Experts have yet to pin down the specific causes of this crisis but it's believed that increased pressure to succeed, unrealistic expectations caused by social media, and technology's effect on how humans connect may be contributing factors.
"Most experts would agree with me that there is more stress today than in previous generations. Stress triggers depression and mood disorders, so those who are predisposed to it by their creative wiring or genes are pretty much guaranteed some symptoms of depression at the confusing and difficult time of adolescence," Therese J. Borchard, author of "Beyond Blue," says.
"I think modern lifestyles — lack of community and family support, less exercise, no casual and unstructured technology-free play, less sunshine and more computer — factors into the equation," Borchard continues.
On top of the societal factors that have led to a decade-plus decline in mental health, the COVID-19 pandemic has also been hard on American youth.
Pritzker with President Biden earlier this year
To help children and teens better cope with the increased stress in their lives, the state of Illinois is now allowing students to take up to five mental health days per year without a doctor's note. The new law was signed into law by Gov. J.B. Pritzker last week.
The bill passed the Illinois House and Senate unanimously.

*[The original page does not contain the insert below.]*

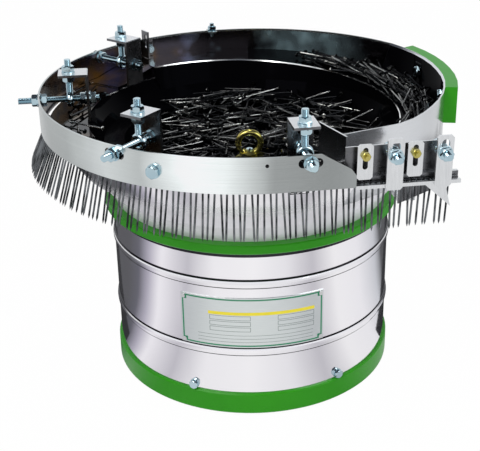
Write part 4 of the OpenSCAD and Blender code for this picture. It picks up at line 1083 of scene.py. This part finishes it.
random.seed(23)
heap = []
while len(heap) < heap_nails:
    r = heap_r * math.sqrt(random.random())
    az = random.uniform(-180.0, 180.0)
    middle = heading_to(az) * r
    if r < dome_r or (middle.x < -0.10 and middle.y < 0.10):
        continue
    level = heap_top(middle.x, middle.y) - heap_deep * random.random() ** 1.6
    if level < floor_at(r):
        level = floor_at(r) + 0.002 * random.random()
    yaw = random.uniform(0.0, 360.0)
    ends = [middle + heading_to(yaw) * (nail_long * part) for part in (-0.5, 0.5)]
    rise = [max(level, floor_at(end.length)) for end in ends]
    if max(rise) > heap_limit_z or max(end.length for end in ends) > wall_r:
        continue
    tilt = math.degrees(math.asin(max(-0.9, min(0.9, (rise[1] - rise[0]) / nail_long))))
    tilt += random.gauss(0.0, 4.0)
    heap.append(lie(middle.x, middle.y, (rise[0] + rise[1]) / 2, yaw, tilt))

# Strays lie along the top track at the right and on the slot ledge at the left.

track_strays = 190
ledge_strays = 15
stray_rest = 0.0034
edge_clear = 0.004
ledge_edge_r = 0.245
track_edges = [
    (-44.0, 0.226), (-38.0, 0.230), (-8.0, 0.235), (10.0, 0.240), (28.0, 0.248), (40.0, 0.251),
]
drift_inner = [(lip_turn_from, 0.190), (lip_turn_to, 0.203)]
drift_outer = [(-24.0, 0.222), (10.0, 0.236), (62.0, 0.213)]


def stray(az, r, level, skew, lift, edge):
    """A nail lying along the track at bearing az, skewed by some degrees and raised on others, or
    None where it would reach past the track's outer edge."""
    middle = heading_to(az) * r
    yaw = az + 90.0 + skew
    reach = heading_to(yaw) * (nail_long / 2)
    heights = []
    for end in (middle - reach, middle + reach):
        bearing = math.degrees(math.atan2(end.y, end.x))
        if end.length > edge(bearing) - edge_clear:
            return None
        heights.append(level(bearing) + lift)
    tilt = math.degrees(math.asin((heights[1] - heights[0]) / nail_long))
    tilt += random.uniform(0.0, 1.5) + random.uniform(0.0, 5.0) * (lift > 0.005)
    return lie(middle.x, middle.y, sum(heights) / 2, yaw, tilt)


for k in range(track_strays):
    az = random.uniform(-24.0, 62.0) if k % 3 else random.gauss(38.0, 12.0)
    r = random.uniform(between(az, drift_inner), between(az, drift_outer))
    lift = stray_rest + 0.009 * random.random() ** 2
    skew = random.gauss(-5.0, 15.0)
    heap.append(stray(az, r, track_level, skew, lift, lambda at: between(at, track_edges)))
for k in range(ledge_strays):
    az = random.uniform(150.0, 205.0)
    r = random.uniform(0.203, 0.238)
    lift = stray_rest + 0.005 * random.random() ** 2
    skew = random.gauss(0.0, 14.0)
    heap.append(stray(az, r, lambda at: ledge_top, skew, lift, lambda at: ledge_edge_r))
heaped = lay("heaped_nails", nail, [spot for spot in heap if spot])
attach(heaped, "bowl")
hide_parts("loose_nails")

bpy.data.objects.remove(nail)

Illinois now joins Arizona, Colorado, Connecticut, Maine, Nevada, Oregon, and Virginia on the growing list of states that have passed similar bills.

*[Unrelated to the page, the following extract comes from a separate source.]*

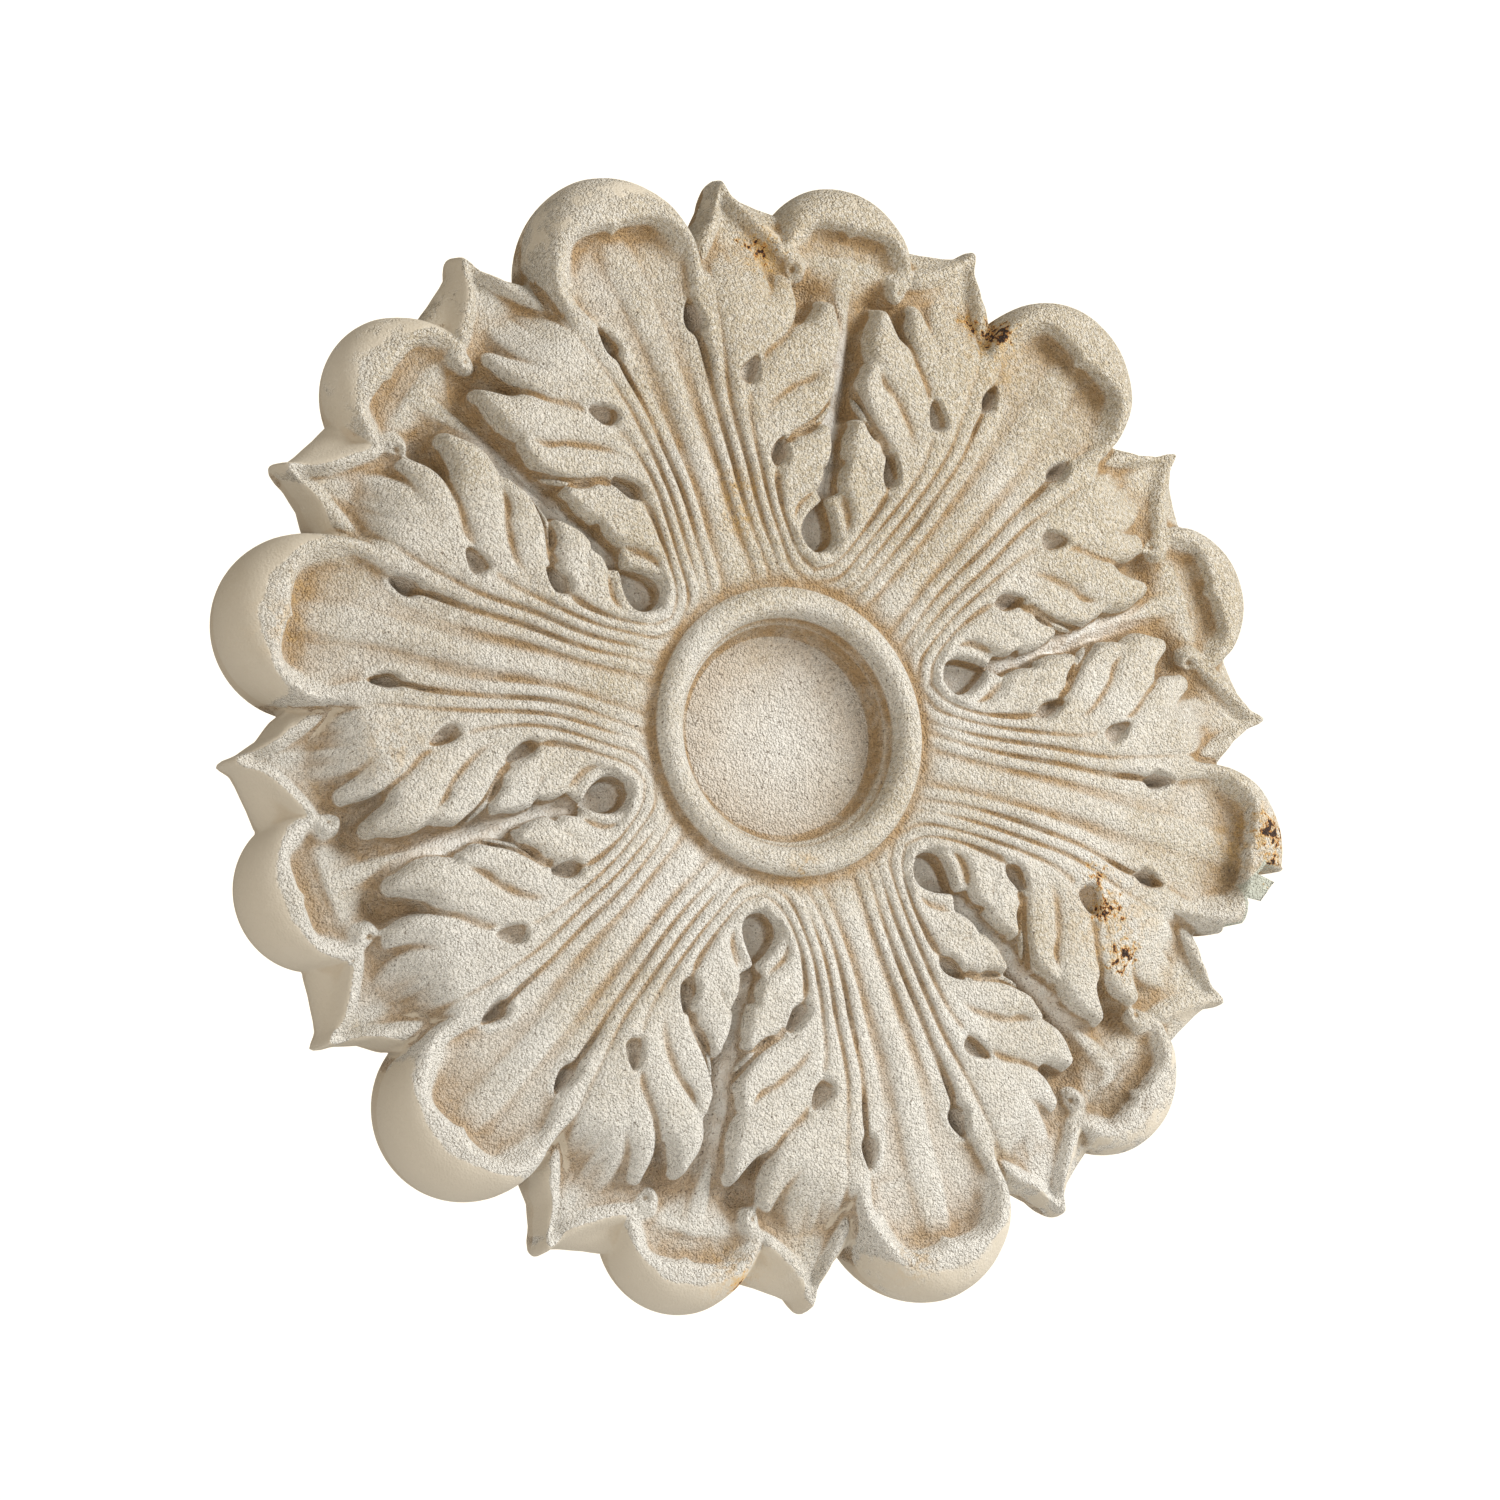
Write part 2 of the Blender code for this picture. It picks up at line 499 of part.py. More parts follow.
def make_rosette():
    """Wrap the grid round the axis, join its ends, close its back and thin it out."""
    shell = bmesh.new()
    bmesh.ops.create_grid(shell, x_segments=COLUMNS, y_segments=len(ROW_PLACES) - 1, size=1.0)
    flat = np.array([vertex.co for vertex in shell.verts])
    row = (flat[:, 1] + 1.0) / 2.0 * (len(ROW_PLACES) - 1)
    places = carve(np.interp(row, range(len(ROW_PLACES)), ROW_PLACES), (flat[:, 0] + 1.0) * 180.0)
    for vertex, place in zip(shell.verts, places):
        vertex.co = place
    bmesh.ops.remove_doubles(shell, verts=shell.verts, dist=DOUBLE_DISTANCE)
    bmesh.ops.contextual_create(shell, geom=[edge for edge in shell.edges if edge.is_boundary])
    bmesh.ops.recalc_face_normals(shell, faces=shell.faces)
    mesh = bpy.data.meshes.new("rosette")
    shell.to_mesh(mesh)
    shell.free()
    rosette = bpy.data.objects.new("rosette", mesh)
    bpy.context.scene.collection.objects.link(rosette)
    mesh.materials.append(stone_material())
    thin = rosette.modifiers.new("fewer_faces", "DECIMATE")
    thin.ratio = TRIANGLES / (2 * COLUMNS * len(ROW_PLACES))
    return rosette


for old in list(bpy.data.objects):
    bpy.data.objects.remove(old)
make_rosette()
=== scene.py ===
# %% [markdown]
# # A stone-coated acanthus rosette
#
# This lesson dresses one wall rosette, about 600 mm across. On the real object a thin sheet was
# pressed into layers of acanthus leaves, coated with sand to look like stone, and left outdoors until
# the hollows turned tan and the damage turned to rust. The frame is the plain faceted solid of the
# same rosette. It fixes the size and the place, and this script makes the fine surface that replaces
# it, then the finish, the light and the camera.

# %% Load the frame
import math
import random

import bmesh
import bpy
import numpy as np
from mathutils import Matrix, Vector


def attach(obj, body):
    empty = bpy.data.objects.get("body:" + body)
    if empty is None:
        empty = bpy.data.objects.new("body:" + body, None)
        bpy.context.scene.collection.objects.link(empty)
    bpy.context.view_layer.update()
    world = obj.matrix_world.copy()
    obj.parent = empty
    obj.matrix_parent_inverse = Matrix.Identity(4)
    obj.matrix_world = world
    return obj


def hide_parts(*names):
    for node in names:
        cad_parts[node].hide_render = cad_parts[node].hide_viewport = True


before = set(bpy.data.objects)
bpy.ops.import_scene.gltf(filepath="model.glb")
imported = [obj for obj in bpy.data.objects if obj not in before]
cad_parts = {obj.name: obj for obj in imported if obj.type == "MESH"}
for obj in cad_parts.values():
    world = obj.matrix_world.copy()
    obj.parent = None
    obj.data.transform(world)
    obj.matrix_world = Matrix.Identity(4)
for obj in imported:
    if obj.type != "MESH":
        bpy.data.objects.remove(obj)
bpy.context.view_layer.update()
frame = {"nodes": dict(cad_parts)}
print("frame nodes:", ", ".join(frame["nodes"]))

# %% [markdown]
# ## Sizes
#
# These are the same driving sizes as the solid's, in metres. Places on a leaf are given as shares:
# along runs from the ring's foot (0) to the top of the cup (1), and across runs from the leaf's own
# axis (0) to the axis of the next lower leaf (1). A carver works the same way, with one drawing of
# half a leaf that is turned over and walked round the ring.

# %% Sizes in the plan
LEAVES = 6
TURN = 20.3                 # degrees that the first leaf leans left of upright
CUP_REACH = 0.300           # centre to the top of an upper cup
CUP_WIDTH = 0.089
LOWER_CUP_REACH = 0.99 * CUP_REACH
LOWER_CUP_WIDTH = 0.080
LEAFLET_REACH = 0.975 * CUP_REACH
RING_FOOT = 0.075           # radius where the ring meets the leaves
RING_WIDTH = 0.0165
RECESS_RADIUS = 0.0525
HOLE_WIDTH = 0.019          # the deep hole between two upper leaves
HOLE_LENGTH = 0.0275
SECTOR = 180.0 / LEAVES
LEAF_LENGTH = CUP_REACH - RING_FOOT
print("half a leaf is", SECTOR, "degrees and", round(LEAF_LENGTH, 3), "m long")

# %% Heights above the wall
RING_HEIGHT = 0.066
RING_RISE = 0.010
RECESS_FLOOR = 0.0455
BEAD_RISE = 0.002
LEAF_HEIGHT = 0.060
LEAF_FALL = 0.020
LAYER_DROP = 0.013          # from the upper leaves down to the lower ones, at the hole
LOWER_FALL = 0.021
CUP_LIP = 0.0535
CUP_EDGE = 0.030
LOWER_CUP_LIP = 0.0405
LOWER_CUP_EDGE = 0.018
HOLE_FLOOR = 0.046
print("deepest carving stands", RING_HEIGHT, "m off the wall")

# %% Sizes of the cuts and folds
LOBE_RISE = 0.0065
EYE_WIDTH = 0.0092
EYE_LENGTH = 0.0175
EYE_DEPTH = 0.0068
MIDRIB_WIDTH = 0.0095
MIDRIB_RISE = 0.0045
FOLD_WIDTH = 0.0042
FOLD_RISE = 0.0060
WALL_RUN = 0.0036           # how far a leaf's steep edge runs in the plan
RIM_TUCK = 0.012
DRIFT = 0.0014              # how far the hand-worked drawing strays
DRIFT_HEIGHT = 0.0006
INTERLACE = 0.0035          # how far facing lobes are shifted past each other
print("an eye is", EYE_LENGTH, "m long and", EYE_DEPTH, "m deep")

# %% [markdown]
# ## Small tools for shaping
#
# The relief is worked out as one height for each point of the face. A few soft switches do most of
# the work: a step that eases in and out, a greatest-of-two that leaves a soft crease, a bell for
# beads and dimples, and a reader for short tables of shares. They act on whole arrays at once, which
# keeps hundreds of thousands of points quick.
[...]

The new law is a big step towards removing the stigma surrounding mental health by making it as important as students' physical well-being.
"It's critical that schools are offering support to students who struggle with their mental health," state Representative Barbara Henandez said in a statement. "Just as we would allow a student with a cold or fever to stay home from school, students should be able to have the same treatment for days where they need a break for their mental health."
Dr. Harold S. Koplewicz, medical director of the Child Mind Institute, says we should use mental health days as a way to allow children to celebrate big achievements in school such as completing a big project.
However, if the child is suffering from anxiety or depression, Koplewicz believes that parents and faculty should refer to them as sick days instead of mental health days to remove the sigma.
"Sick days are sick days, whether it's physical or mental," he said.
In addition to giving kids the mental breaks they desperately need, mental health days are a way to normalize self-care. When schools promote routines that prioritize mental health, they normalize these behaviors and teach children that their mental health is just as important as their physical.
It's great that multiple states are now putting the mental health of their students front and center, but the most important focus should be on fixing the societal problems that have led to the mental health decline in the first place.
Let's see what happens when we start giving kids technology-free days where they look at the world around them through their eyes, instead of a screen, and see how things begin to change.